22. 13/2/2011 tarih ve 6111 sayılı Bazı
Alacakların Yeniden Yapılandırılması İle Sosyal Sigortalar ve Genel Sağlık
Sigortası Kanunu ve Diğer Bazı Kanun ve Kanun Hükmünde Kararnamelerde Değişiklik
Yapılması Hakkında Kanun’un iptal edilen geçici 2. maddesi şöyledir:
"Bu Kanunun yürürlüğe girdiği tarihten itibaren onbeş yıl süreyle geçerli olmak üzere; 4/11/1983
tarihli ve 2942 sayılı Kamulaştırma Kanununun geçici 6 ncı
maddesi hükmü, 4/11/1983 tarihinden sonraki kamulaştırmasız el koyma
işlemlerine de uygulanır. Ancak, bu tarihten sonraki kamulaştırmasız el koyma
işlemleri sebebiyle açılan tazminat davalarında verilen ve kesinleşen mahkeme
kararlarına istinaden 2942 sayılı Kanunun geçici 6 ncı
maddesinin yedinci fıkrası uyarınca ödemelerde kullanılmak üzere, ihtiyaç
olması halinde, idarelerin yılı bütçelerinde sermaye giderleri için öngörülen
ödeneklerden ayrıca yüzde beş pay ayrılır.”

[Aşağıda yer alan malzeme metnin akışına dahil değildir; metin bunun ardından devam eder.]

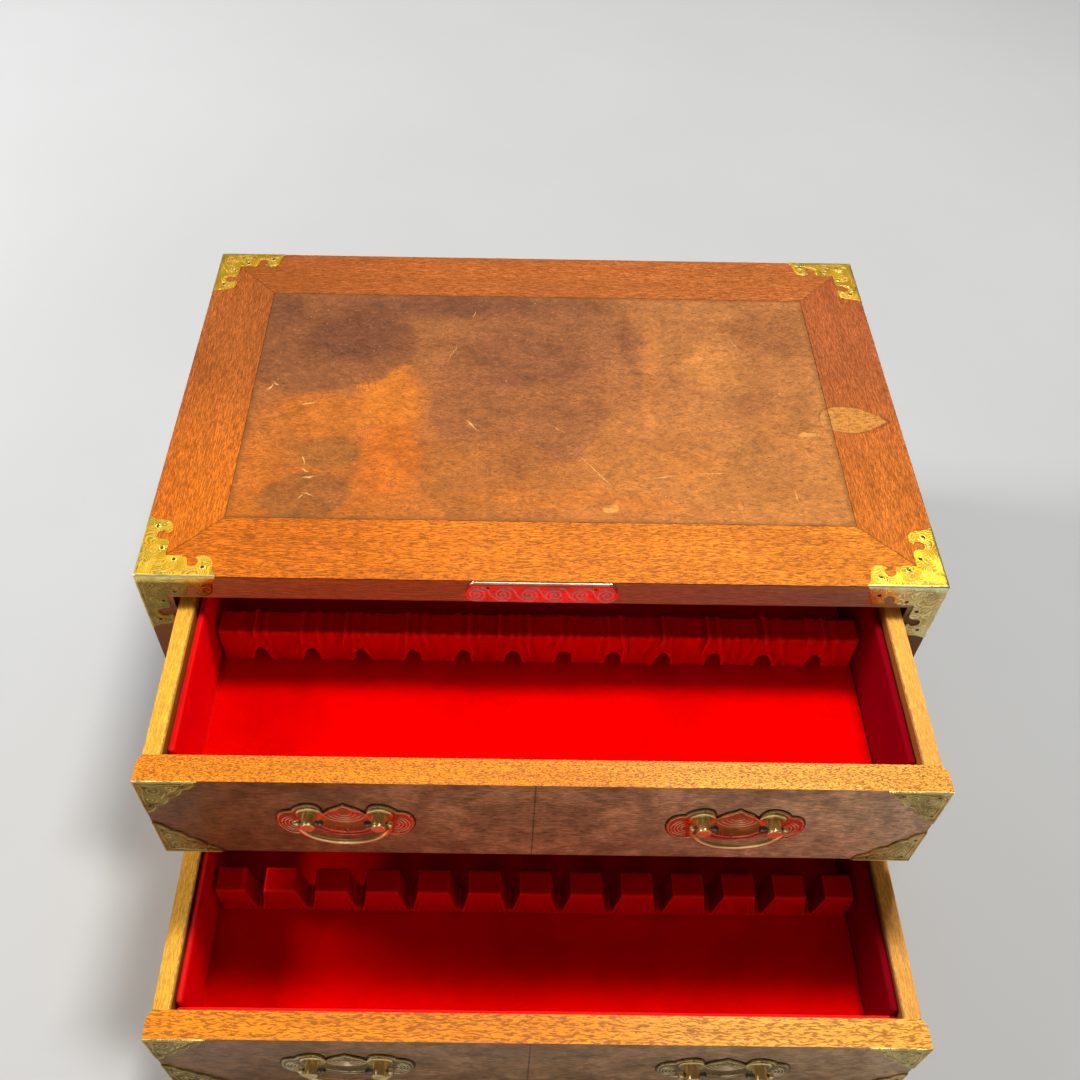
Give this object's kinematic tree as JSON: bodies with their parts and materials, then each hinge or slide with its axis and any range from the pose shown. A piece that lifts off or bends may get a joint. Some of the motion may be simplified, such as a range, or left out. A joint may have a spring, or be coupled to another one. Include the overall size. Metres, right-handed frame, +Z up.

23. 22/11/2001 tarih ve 4721 sayılı Türk
Medeni Kanunu’nun “Kaydedilmeyecek
taşınmazlar” kenar başlıklı 999. maddesi şöyledir:
“Özel mülkiyete tabi olmayan ve kamunun yararlanmasına
ayrılan taşınmazlar, bunlara ilişkin tescili gerekli bir ayni hakkın kurulması
söz konusu olmadıkça kütüğe kaydolunmaz. Tapuya
kayıtlı bir taşınmaz, kayda tabi olmayan bir taşınmaza dönüşürse, tapu
sicilinden çıkarılır.”
IV. İNCELEME VE
GEREKÇE
24. Mahkemenin 6/3/2014 tarihinde yapmış olduğu toplantıda, başvurucunun
12/2/2013 tarih ve 2013/1436 numaralı bireysel başvurusu incelenip gereği
düşünüldü:
A. Başvurucuların
İddiaları
25. Başvurucu, İZSU Genel
Müdürlüğünün kusurlu ve haksız eylemi nedeniyle oluşan zararın tazmini
talebiyle açtığı davada, Mahkemenin tarafların talebi olmaksızın kamulaştırmasız
el atma prensibini göz önünde bulundurmak suretiyle ve tarımsal net gelir
yöntemini esas alarak tazminata hükmettiğini, hükmün temyizi sonucu ise
Yargıtay’ın “el atılan ve yol haline
dönüştürülen 229,01 m 2’lik bölümdeki davacı payının iptali ile yol
olarak terkinine” cümlesini ekleyerek ilk derece mahkemesi hükmünü
düzelterek onadığını belirterek adil yargılanma ve mülkiyet haklarının ihlal
edildiğini ileri sürmüş ve ihlalin ortadan kaldırılarak terkin edilen payın
kendisine iadesi ile zararına karşılık olarak 13.444,65 TL maddi tazminat
taleplerinde bulunmuştur.
B. Değerlendirme
1. Kabul Edilebilirlik Yönünden
a. Adil Yargılanma Hakkı Yönünden
26. Başvurucu, İZSU Genel
Müdürlüğünün kusurlu ve haksız eylemi nedeniyle oluşan zararın tazmini
talebiyle açtığı davada, Mahkemenin tarafların talebi olmaksızın
kamulaştırmasız el atma prensibini göz önünde bulundurmak suretiyle ve tarımsal
net gelir yöntemini esas alarak tazminata hükmetmesinin adil olmadığını,
mahkemenin hatalı karar verdiğini ve sonuçta sahibi olduğu mülkiyetin
kendisinden alınarak haklarının ihlal edildiğini iddia etmiştir.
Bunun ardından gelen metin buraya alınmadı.